I am new to c++, and I was recently trying to understand overloading functions. I have questions about references in operator overloading. I get that CBoys& is reference to class CBoys, but i dont see difference in following 5 overload of operator =.
class CBoys{
//operator=(const CBoys&);
//operator=(const CBoys);
}
// CBoys& operator=(const CBoys&);
// CBoys operator=(const CBoys&);
// CBoys& operator=(const CBoys);
Thx for help
Well, for starters,
operator = (const CBoys&);
and
operator = (const CBoys);
are invalid. The only time when you omit the return type (operators are just like functions) is when you are overloading conversion operators. e.g.
operator bool();
when defined within your type will create a method to implicitly convert your type to bools.

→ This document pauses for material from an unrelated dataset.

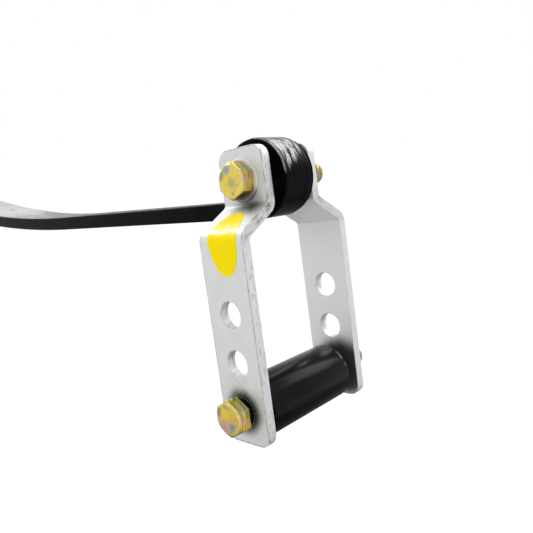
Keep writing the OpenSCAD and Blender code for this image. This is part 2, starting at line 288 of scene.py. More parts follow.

As for the rest, they all differ based on their return types and the parameters they take in. The first one, CBoys& operator=(const CBoys&); takes in a reference to a constant CBoys and returns a reference to a CBoys. The second one returns a CBoys by value. The third one, while fine, makes a copy of the CBoys you pass into it (the object on the right hand side.)
Long story short, the constness and reference-ness of the parameters to an operator overload mean the same thing that they do in regular function declarations.
Implementing a copy assignment operator overload is typically pretty straight-forward:
class CBoys {
// stuff
public:
CBoys& operator = (const CBoys& rhs) {
CBoys temp(rhs); // make a copy.
using std::swap;
swap(*this, temp); // and swap the old *this with the new object.
return *this; // return the object by-reference.
}
};
This allows us to use the assignment operator in a straight-forward way with no surprises, as it behaves like the assignment operator for built-in types. For more information on copy assignment operators, see here: http://en.cppreference.com/w/cpp/language/as_operator
I hope this helps your understanding.
operator=must always be a member function, so the last three are invalid.